WHAT YOU ARE ASKED TO DO: Only the lines from the first one through the line with "yield guard_ring(guard_ring_first +" should be printed, exactly as they appear.

— start —

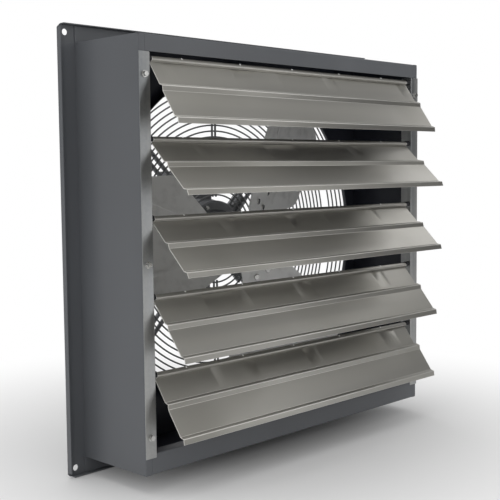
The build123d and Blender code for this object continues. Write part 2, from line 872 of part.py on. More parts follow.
def guard_end_rings():
    """Concentric rings of the end plane."""
    for index in range(guard_ring_count):
        yield guard_ring(guard_ring_first + index * guard_ring_pitch, guard_end_y)


def guard_side_rings():
    """Rings of one size down the basket's side."""
    for index in range(guard_side_ring_count):
        yield guard_ring(guard_side_radius, guard_end_y - (index + 1) * guard_ring_pitch)


def strut(angle, side):
    """One wire of a twin strut: along the end plane, down the side, out along the panel."""
    z = side * strut_spacing / 2
    points = [
        (strut_inner_radius, strut_y, z),
        (strut_side_radius, strut_y, z),
        (strut_side_radius, strut_foot_y, z),
        (strut_foot_radius, strut_foot_y, z),
    ]
    return around(swept(points, strut_wire_radius, strut_bend_radius), angle)


def clip_seat_y():
    """Height of the guard's clips over the panel."""
    return strut_foot_y + strut_wire_radius + weld_gap


def guard_clip(angle):
    """Small plate that holds down the two wires of a strut's foot."""
    half = clip_length / 2
    clip = span(clip_radius() - half, clip_radius() + half, clip_seat_y(), clip_seat_y() + clip_plate,
                -clip_width / 2, clip_width / 2)
    clip -= post(guard_screw_radius + screw_clearance, 0, strut_y, clip_radius())
    return around(clip, angle)


def guard_screw(angle):
    """Screw between the two wires, through clip and panel."""
    seat = clip_seat_y() + clip_plate
    body = post(guard_screw_radius, -guard_screw_tail, seat, clip_radius())
    body += post(guard_screw_head_radius, seat, seat + guard_screw_head, clip_radius())
    return around(body, angle)


def cover_screw_places():
    """Screws of the wiring box cover, at the middle of its front and rear edge."""
    inset = conduit_wall + cover_tab / 2
    return [(0, conduit_front_y + inset), (0, conduit_rear_y - inset)]


def conduit_box():
    """Open-topped wiring box with a saddle floor on the motor shell."""
    wall = conduit_wall
    lid = conduit_top_z - wall
    body = span(-conduit_half_width, conduit_half_width, conduit_front_y, conduit_rear_y, 0, lid)
    cavity = span(-conduit_half_width + wall, conduit_half_width - wall, conduit_front_y + wall,
                  conduit_rear_y - wall, conduit_skirt_z(), lid + overrun)
    body -= cavity - post(motor_radius + conduit_floor, conduit_front_y, conduit_rear_y)
    body -= post(motor_radius + seat_gap, conduit_front_y - overrun, conduit_rear_y + overrun)
    body -= span(-half_width, half_width, 0, motor_rear_y, -half_height, conduit_skirt_z())
    for x, y in cover_screw_places():
        half = cover_tab / 2 + wall / 2
        body += span(x - half, x + half, y - half, y + half, lid - cover_tab_plate, lid)
        body -= Pos(x, y, lid) * Cylinder(cover_screw_radius + seat_gap, 2 * cover_screw_length)
    z = gland_z()
    return body - post(gland_neck_radius + seat_gap, conduit_rear_y - 2 * wall, conduit_rear_y + wall, 0, z)


def conduit_skirt_z():
    """Lower edge of the wiring box, down the flank of the motor."""
    return sqrt(motor_radius**2 - conduit_half_width**2)


def gland_z():
    """Height of the cable gland in the box's rear wall."""
    floor = motor_radius + conduit_floor
    return floor + (conduit_top_z - floor) * gland_z_share


def conduit_cover():
    """Flat lid of the wiring box."""
    reach = conduit_half_width + cover_overhang
    cover = span(-reach, reach, conduit_front_y - cover_overhang, conduit_rear_y + cover_overhang,
                 conduit_top_z - conduit_wall, conduit_top_z)
    for x, y in cover_screw_places():
        cover -= Pos(x, y, conduit_top_z) * Cylinder(cover_screw_radius + seat_gap, overrun)
    return cover


def cover_screw(x, y):
    """Pan head screw of the lid."""
    head = Pos(x, y, conduit_top_z + cover_screw_head / 2) * Cylinder(cover_screw_head_radius, cover_screw_head)
    middle = conduit_top_z - cover_screw_length / 2
    return head + Pos(x, y, middle) * Cylinder(cover_screw_radius, cover_screw_length)


def cable_gland():
    """Cable entry with a hex body outside and a threaded neck inside."""
    z = gland_z()
    mid = conduit_rear_y + gland_length / 2
    body = hex_post(gland_radius, conduit_rear_y, mid, 0, z)
    body += post(gland_radius * cos(radians(30)), mid, conduit_rear_y + gland_length, 0, z)
    inner_end = conduit_rear_y - conduit_wall - gland_nut - screw_clearance
    body += post(gland_neck_radius, inner_end, conduit_rear_y, 0, z)
    return body - post(gland_bore, inner_end - overrun, conduit_rear_y + gland_length + overrun, 0, z)


def gland_locknut():
    """Nut of the gland, inside the wiring box."""
    z = gland_z()
    outer = conduit_rear_y - conduit_wall
    nut = hex_post(gland_radius, outer - gland_nut, outer, 0, z)
    return nut - post(gland_neck_radius + seat_gap, outer - gland_nut - overrun, outer + overrun, 0, z)


os.makedirs("parts", exist_ok=True)

save("left_side_panel", side_panel(-1))
save("right_side_panel", side_panel(1))
save("top_panel", deck(1, top_face_height))
save("bottom_panel", bottom_panel())
save("orifice_panel", orifice_panel())

save("left_shutter_channel", shutter_channel(-1))
save("right_shutter_channel", shutter_channel(1))
save("channel_screws", *[screw(x, z, channel_face_y, -1) for x, z in channel_screw_places()])
save("pivot_bushings", *[bushing(side, z) for side in (-1, 1) for z in pivot_heights])
for number in range(louver_count):
    save(f"louver_blade_{number + 1}", louver_blade(number))
    save(f"louver_rod_{number + 1}", louver_rod(number))

save("propeller_spider", propeller_spider())
for number in range(blade_count):
    save(f"propeller_blade_{number + 1}", propeller_blade(number))
save("blade_rivets", *[rivet(number, place) for number in range(blade_count) for place in rivet_places()])
save("hub_set_screws", *[set_screw(angle) for angle in set_screw_angles()])
save("motor_shaft", post(shaft_radius, shaft_front_y, shaft_rear_y))
save("rotor_core", rotor_core())

save("motor_front_bell", motor_bell(motor_front_y, 1, shaft_radius + bell_bore_gap))
save("motor_rear_bell", motor_bell(motor_rear_y, -1, 0))
save("motor_shell", motor_shell())
save("stator_core", stator_core())
front_winding = winding(stator_front_y - winding_length, stator_front_y)
rear_winding = winding(stator_rear_y, stator_rear_y + winding_length)
save("stator_windings", front_winding, rear_winding)
save("front_bearing", bearing(bearing_front_y))
save("rear_bearing", bearing(bearing_rear_y))
save("motor_through_bolts", *[through_bolt(angle) for angle in through_bolt_angles()])
save("motor_through_nuts", *[through_nut(angle) for angle in through_bolt_angles()])

save("motor_clamp_band", clamp_band())
save("clamp_band_bolt", *band_bolt())
for corner, direction in support_angles.items():
    save(f"motor_support_{corner}", motor_support(direction))
save("support_band_screws", *[band_screw(angle) for angle in support_angles.values()])
foot_places = [(angle, side) for angle in support_angles.values() for side in (-1, 1)]
save("support_foot_bolts", *[support_bolt(angle, side) for angle, side in foot_places])
save("support_foot_nuts", *[support_nut(angle, side) for angle, side in foot_places])

save("guard_end_rings", *guard_end_rings())
save("guard_side_rings", *guard_side_rings())
save("guard_struts", *[strut(angle, side) for angle in strut_angles() for side in (-1, 1)])
save("guard_clips", *[guard_clip(angle) for angle in strut_angles()])
save("guard_screws", *[guard_screw(angle) for angle in strut_angles()])

save("conduit_box", conduit_box())
save("conduit_box_cover", conduit_cover())
save("conduit_cover_screws", *[cover_screw(x, y) for x, y in cover_screw_places()])
save("cable_gland", cable_gland())
save("gland_locknut", gland_locknut())
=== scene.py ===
"""Looks of the exhaust fan with gravity louvers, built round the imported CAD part."""

from __future__ import annotations

import logging
import math
from dataclasses import dataclass
from enum import Enum, IntEnum
from typing import Any, Mapping, Sequence

import bmesh
import bpy
import numpy as np
from mathutils import Matrix, Vector

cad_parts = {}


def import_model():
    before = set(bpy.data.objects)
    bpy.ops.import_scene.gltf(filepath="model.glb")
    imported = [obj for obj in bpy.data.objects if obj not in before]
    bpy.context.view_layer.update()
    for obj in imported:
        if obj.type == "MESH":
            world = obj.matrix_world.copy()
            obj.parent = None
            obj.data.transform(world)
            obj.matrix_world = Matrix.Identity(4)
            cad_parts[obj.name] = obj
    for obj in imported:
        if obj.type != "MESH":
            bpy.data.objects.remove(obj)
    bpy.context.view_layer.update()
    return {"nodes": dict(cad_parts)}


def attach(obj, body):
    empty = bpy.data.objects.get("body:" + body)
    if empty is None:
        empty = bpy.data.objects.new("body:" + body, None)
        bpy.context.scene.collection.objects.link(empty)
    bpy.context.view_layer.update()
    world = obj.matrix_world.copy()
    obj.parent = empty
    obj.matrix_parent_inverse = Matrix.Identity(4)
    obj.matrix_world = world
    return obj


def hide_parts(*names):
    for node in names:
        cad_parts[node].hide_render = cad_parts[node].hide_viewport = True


log = logging.getLogger("exhaust_fan")

Triple = tuple[float, float, float]
Colour = tuple[float, float, float]
Span = tuple[float, float]
Nodes = Mapping[str, bpy.types.Object]

MM = 0.001
WHITE = (1.0, 1.0, 1.0, 1.0)

# The display curve: straight up to its knee, then a power of the offset value
KNEE, SLOPE, OFFSET, POWER = 0.04045, 12.92, 0.055, 2.4

# Parts of a noise's range over which a pattern comes in
WIDE, MOST, CORE, UPPER = (0.2, 0.8), (0.25, 0.75), (0.3, 0.7), (0.45, 0.8)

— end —

FINAL ANSWER:
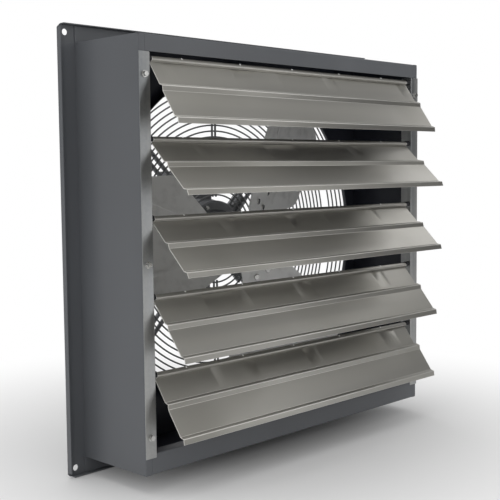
The build123d and Blender code for this object continues. Write part 2, from line 872 of part.py on. More parts follow.
def guard_end_rings():
    """Concentric rings of the end plane."""
    for index in range(guard_ring_count):
        yield guard_ring(guard_ring_first + index * guard_ring_pitch, guard_end_y)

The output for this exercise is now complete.